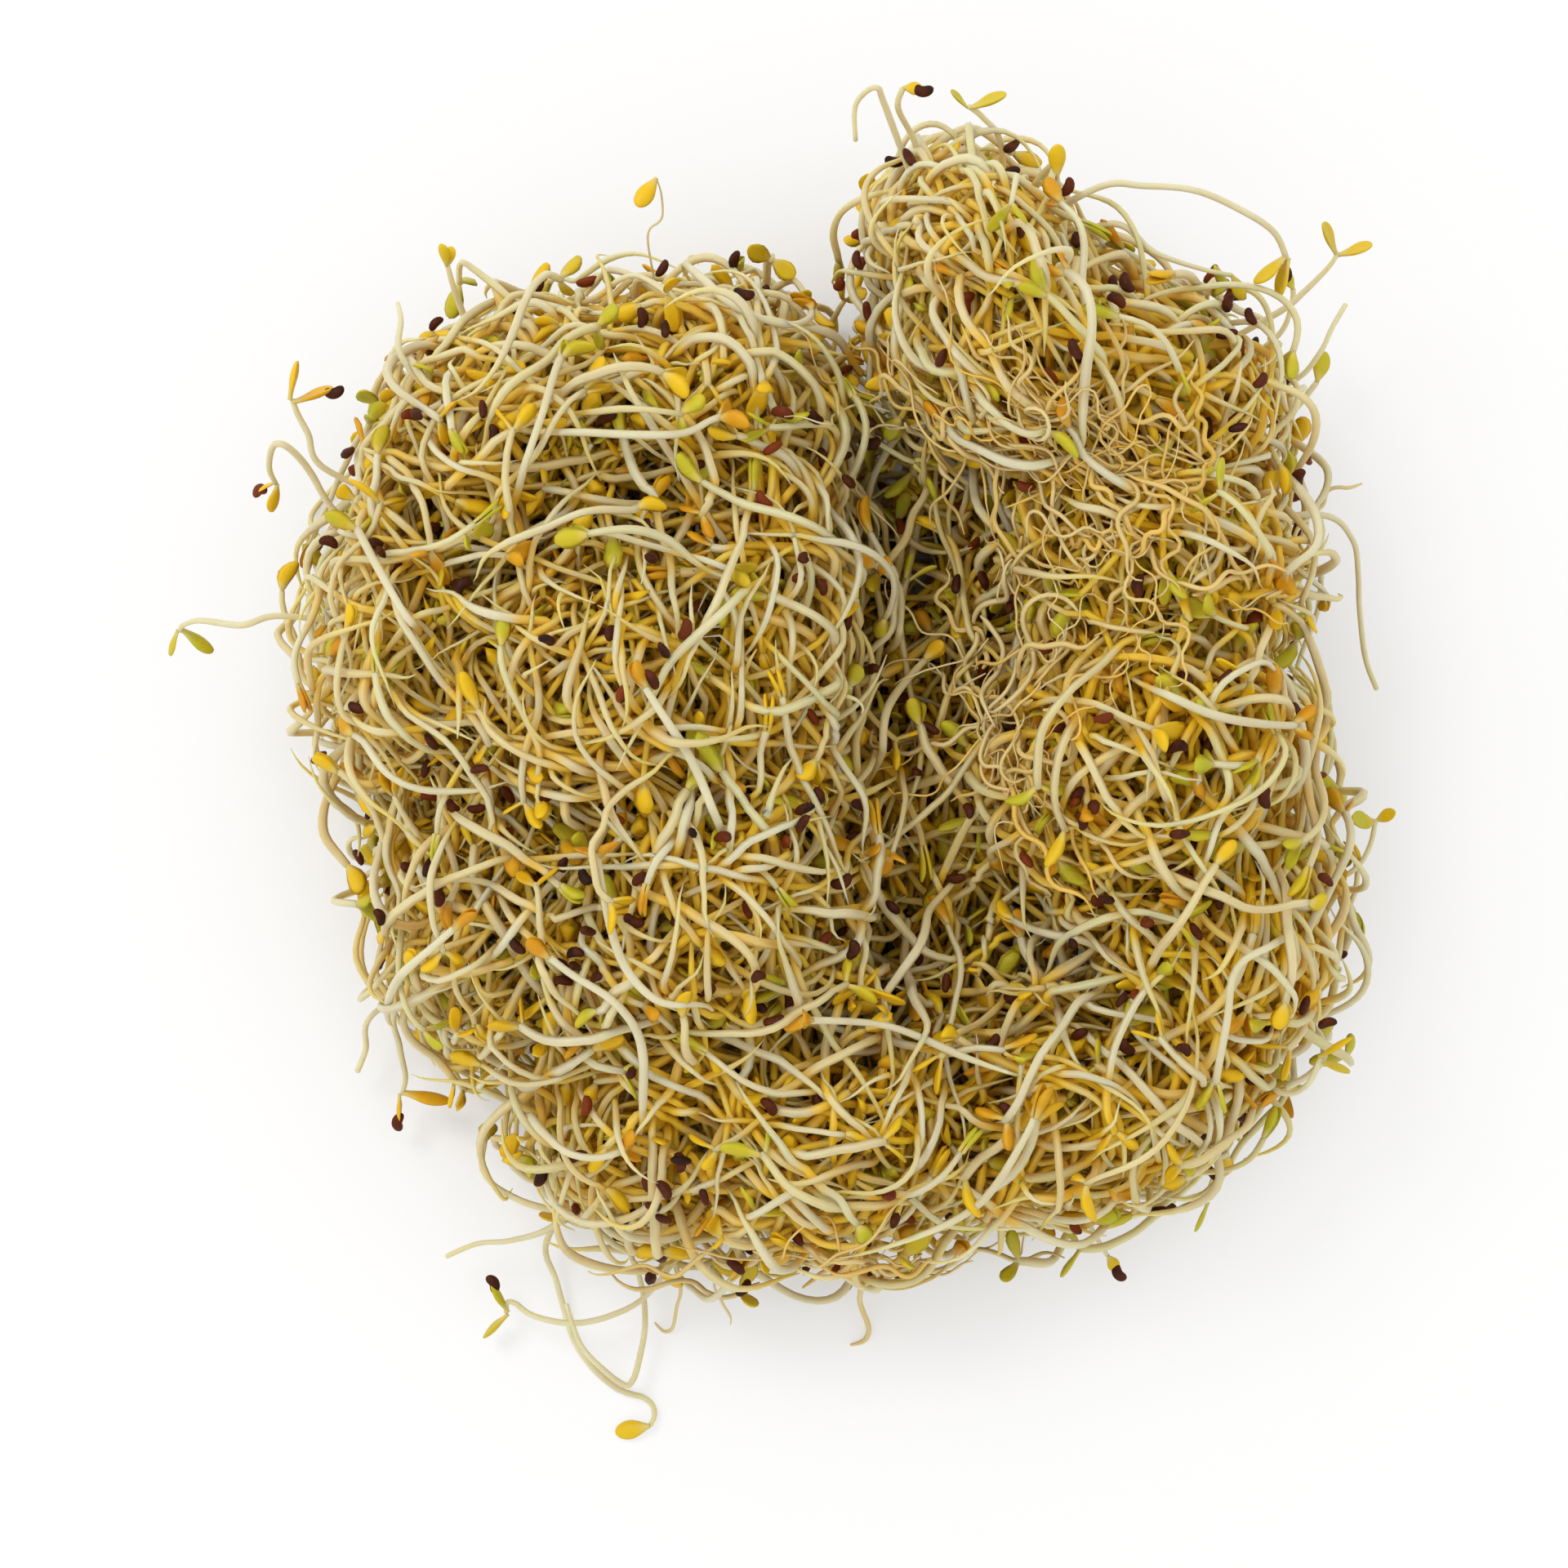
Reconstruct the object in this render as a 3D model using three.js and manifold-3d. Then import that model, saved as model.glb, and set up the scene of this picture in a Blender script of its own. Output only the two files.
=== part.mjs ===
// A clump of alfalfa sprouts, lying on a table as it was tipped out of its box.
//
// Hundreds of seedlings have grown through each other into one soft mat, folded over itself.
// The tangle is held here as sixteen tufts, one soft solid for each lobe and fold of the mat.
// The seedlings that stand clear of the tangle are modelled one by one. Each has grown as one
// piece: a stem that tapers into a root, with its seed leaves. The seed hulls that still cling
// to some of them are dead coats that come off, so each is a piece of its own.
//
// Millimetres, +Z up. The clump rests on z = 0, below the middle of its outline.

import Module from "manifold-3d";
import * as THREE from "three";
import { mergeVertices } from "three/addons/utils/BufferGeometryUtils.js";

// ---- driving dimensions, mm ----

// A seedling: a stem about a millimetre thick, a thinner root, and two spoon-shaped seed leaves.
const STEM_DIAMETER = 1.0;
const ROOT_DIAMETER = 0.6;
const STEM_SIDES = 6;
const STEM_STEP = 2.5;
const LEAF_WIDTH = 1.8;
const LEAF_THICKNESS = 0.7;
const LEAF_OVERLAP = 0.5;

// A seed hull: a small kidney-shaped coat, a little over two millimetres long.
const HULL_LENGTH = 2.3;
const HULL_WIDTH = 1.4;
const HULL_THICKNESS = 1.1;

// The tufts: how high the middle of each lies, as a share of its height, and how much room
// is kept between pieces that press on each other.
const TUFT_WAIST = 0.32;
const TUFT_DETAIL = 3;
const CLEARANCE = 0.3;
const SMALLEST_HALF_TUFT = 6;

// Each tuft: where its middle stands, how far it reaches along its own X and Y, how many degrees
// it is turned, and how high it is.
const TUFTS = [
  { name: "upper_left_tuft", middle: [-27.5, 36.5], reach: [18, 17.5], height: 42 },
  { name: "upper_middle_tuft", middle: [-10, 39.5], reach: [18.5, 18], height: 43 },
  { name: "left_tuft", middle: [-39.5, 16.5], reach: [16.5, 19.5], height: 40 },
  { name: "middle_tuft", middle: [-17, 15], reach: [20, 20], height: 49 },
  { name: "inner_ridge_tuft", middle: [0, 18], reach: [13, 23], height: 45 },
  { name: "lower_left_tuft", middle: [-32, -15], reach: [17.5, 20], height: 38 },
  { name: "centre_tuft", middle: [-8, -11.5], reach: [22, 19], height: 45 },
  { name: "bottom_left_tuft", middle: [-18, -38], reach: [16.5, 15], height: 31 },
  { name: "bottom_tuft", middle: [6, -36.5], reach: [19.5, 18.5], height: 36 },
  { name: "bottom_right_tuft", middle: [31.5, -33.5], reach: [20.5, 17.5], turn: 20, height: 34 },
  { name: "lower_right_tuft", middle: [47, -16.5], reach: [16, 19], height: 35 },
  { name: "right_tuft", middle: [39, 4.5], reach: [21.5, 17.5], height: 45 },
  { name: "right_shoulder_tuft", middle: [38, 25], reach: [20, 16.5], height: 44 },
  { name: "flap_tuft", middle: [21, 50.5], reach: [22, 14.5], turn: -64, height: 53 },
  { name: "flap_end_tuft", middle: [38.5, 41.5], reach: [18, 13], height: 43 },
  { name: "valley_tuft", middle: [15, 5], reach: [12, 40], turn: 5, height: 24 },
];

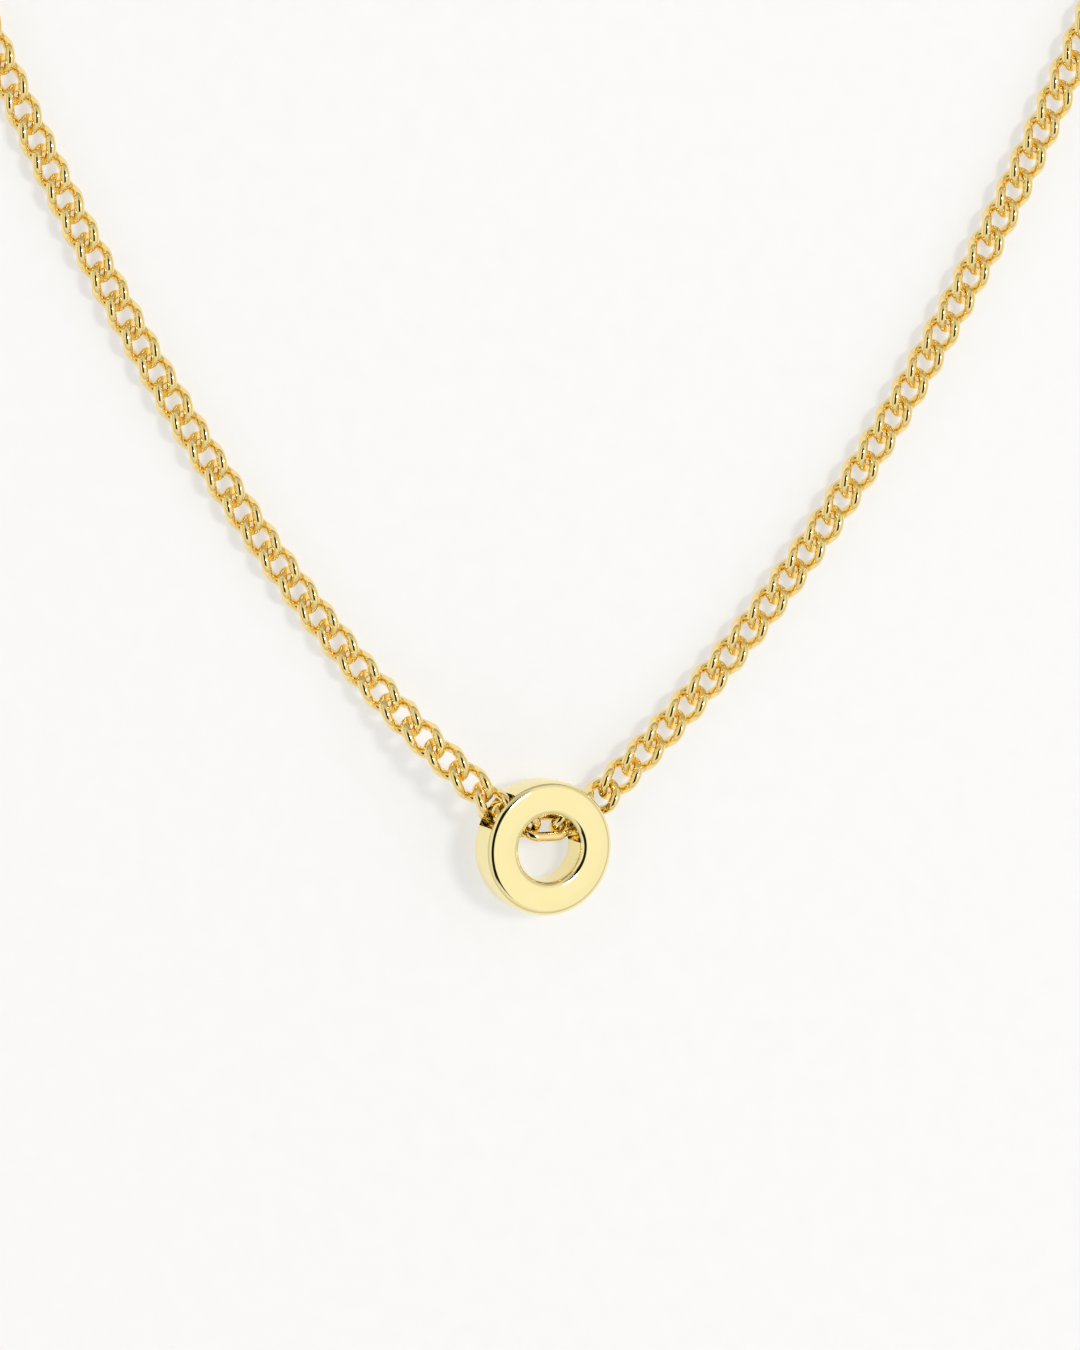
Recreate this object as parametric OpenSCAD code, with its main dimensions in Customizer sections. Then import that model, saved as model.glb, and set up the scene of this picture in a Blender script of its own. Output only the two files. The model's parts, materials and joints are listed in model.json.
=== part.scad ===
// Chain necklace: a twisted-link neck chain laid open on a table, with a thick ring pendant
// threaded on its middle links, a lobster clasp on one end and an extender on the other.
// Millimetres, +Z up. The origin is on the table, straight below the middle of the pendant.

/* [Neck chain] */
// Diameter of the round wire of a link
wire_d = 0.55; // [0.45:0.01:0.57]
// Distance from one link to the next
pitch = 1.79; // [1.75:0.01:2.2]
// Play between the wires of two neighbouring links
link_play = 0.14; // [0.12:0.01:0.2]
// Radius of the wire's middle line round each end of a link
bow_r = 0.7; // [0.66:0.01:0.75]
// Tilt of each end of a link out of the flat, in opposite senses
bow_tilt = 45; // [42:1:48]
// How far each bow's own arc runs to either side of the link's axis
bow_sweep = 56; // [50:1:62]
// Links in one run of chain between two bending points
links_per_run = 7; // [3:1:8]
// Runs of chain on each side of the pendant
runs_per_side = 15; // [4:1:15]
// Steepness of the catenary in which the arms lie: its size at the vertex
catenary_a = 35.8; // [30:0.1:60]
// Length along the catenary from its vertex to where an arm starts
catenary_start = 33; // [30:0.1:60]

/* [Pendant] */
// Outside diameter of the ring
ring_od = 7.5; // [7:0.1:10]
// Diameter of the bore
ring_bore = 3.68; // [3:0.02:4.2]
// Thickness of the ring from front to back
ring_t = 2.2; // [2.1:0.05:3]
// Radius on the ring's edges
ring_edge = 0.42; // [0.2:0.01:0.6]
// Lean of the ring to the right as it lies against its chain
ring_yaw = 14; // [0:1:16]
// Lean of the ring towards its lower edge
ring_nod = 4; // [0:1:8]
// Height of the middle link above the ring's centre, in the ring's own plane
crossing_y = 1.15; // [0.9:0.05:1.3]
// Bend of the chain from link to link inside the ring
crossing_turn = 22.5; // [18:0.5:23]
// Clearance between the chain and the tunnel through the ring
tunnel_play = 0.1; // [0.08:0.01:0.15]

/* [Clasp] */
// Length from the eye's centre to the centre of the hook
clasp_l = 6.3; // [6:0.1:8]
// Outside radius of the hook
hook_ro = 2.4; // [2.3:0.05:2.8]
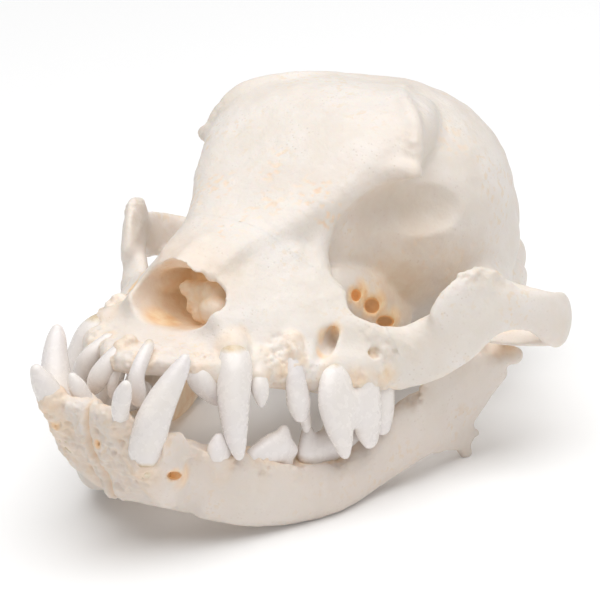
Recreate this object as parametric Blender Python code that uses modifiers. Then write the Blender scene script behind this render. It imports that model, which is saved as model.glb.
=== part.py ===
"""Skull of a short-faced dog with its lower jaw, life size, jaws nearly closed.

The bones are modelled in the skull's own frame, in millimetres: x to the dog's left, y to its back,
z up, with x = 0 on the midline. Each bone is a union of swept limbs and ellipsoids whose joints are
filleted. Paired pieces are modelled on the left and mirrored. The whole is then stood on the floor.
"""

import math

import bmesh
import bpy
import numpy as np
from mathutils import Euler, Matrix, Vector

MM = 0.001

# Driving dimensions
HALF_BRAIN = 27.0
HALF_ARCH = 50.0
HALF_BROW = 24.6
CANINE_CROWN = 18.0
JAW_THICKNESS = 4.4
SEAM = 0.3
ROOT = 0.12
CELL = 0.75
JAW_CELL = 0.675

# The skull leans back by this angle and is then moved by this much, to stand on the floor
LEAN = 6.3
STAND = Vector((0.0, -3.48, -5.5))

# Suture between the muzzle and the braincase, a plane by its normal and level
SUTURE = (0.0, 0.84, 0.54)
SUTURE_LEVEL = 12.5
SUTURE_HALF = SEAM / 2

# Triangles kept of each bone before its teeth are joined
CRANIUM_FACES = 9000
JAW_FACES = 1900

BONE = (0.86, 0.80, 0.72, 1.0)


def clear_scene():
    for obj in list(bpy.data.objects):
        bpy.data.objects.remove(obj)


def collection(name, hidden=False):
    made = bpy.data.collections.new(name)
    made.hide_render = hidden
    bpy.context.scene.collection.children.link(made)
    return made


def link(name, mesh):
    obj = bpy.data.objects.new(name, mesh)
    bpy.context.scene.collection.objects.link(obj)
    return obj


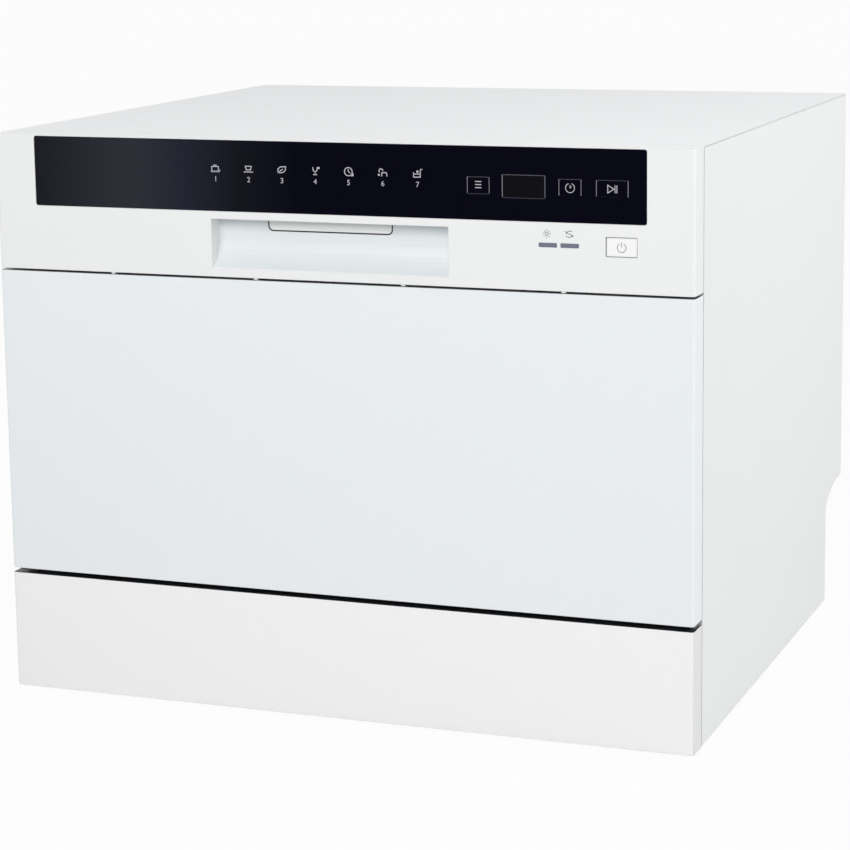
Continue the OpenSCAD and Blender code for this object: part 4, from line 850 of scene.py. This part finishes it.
☆ ☆ ☆
> Problem to work on
Of the lines above, extract only those from the line with "Recreate this object as parametric Blender" to the line with "BONE = (0.86, 0.80, 0.72, 1.0)", both included, exactly as written.

> Final result
Recreate this object as parametric Blender Python code that uses modifiers. Then write the Blender scene script behind this render. It imports that model, which is saved as model.glb.
=== part.py ===
"""Skull of a short-faced dog with its lower jaw, life size, jaws nearly closed.

The bones are modelled in the skull's own frame, in millimetres: x to the dog's left, y to its back,
z up, with x = 0 on the midline. Each bone is a union of swept limbs and ellipsoids whose joints are
filleted. Paired pieces are modelled on the left and mirrored. The whole is then stood on the floor.
"""

import math

import bmesh
import bpy
import numpy as np
from mathutils import Euler, Matrix, Vector

MM = 0.001

# Driving dimensions
HALF_BRAIN = 27.0
HALF_ARCH = 50.0
HALF_BROW = 24.6
CANINE_CROWN = 18.0
JAW_THICKNESS = 4.4
SEAM = 0.3
ROOT = 0.12
CELL = 0.75
JAW_CELL = 0.675

# The skull leans back by this angle and is then moved by this much, to stand on the floor
LEAN = 6.3
STAND = Vector((0.0, -3.48, -5.5))

# Suture between the muzzle and the braincase, a plane by its normal and level
SUTURE = (0.0, 0.84, 0.54)
SUTURE_LEVEL = 12.5
SUTURE_HALF = SEAM / 2

# Triangles kept of each bone before its teeth are joined
CRANIUM_FACES = 9000
JAW_FACES = 1900

BONE = (0.86, 0.80, 0.72, 1.0)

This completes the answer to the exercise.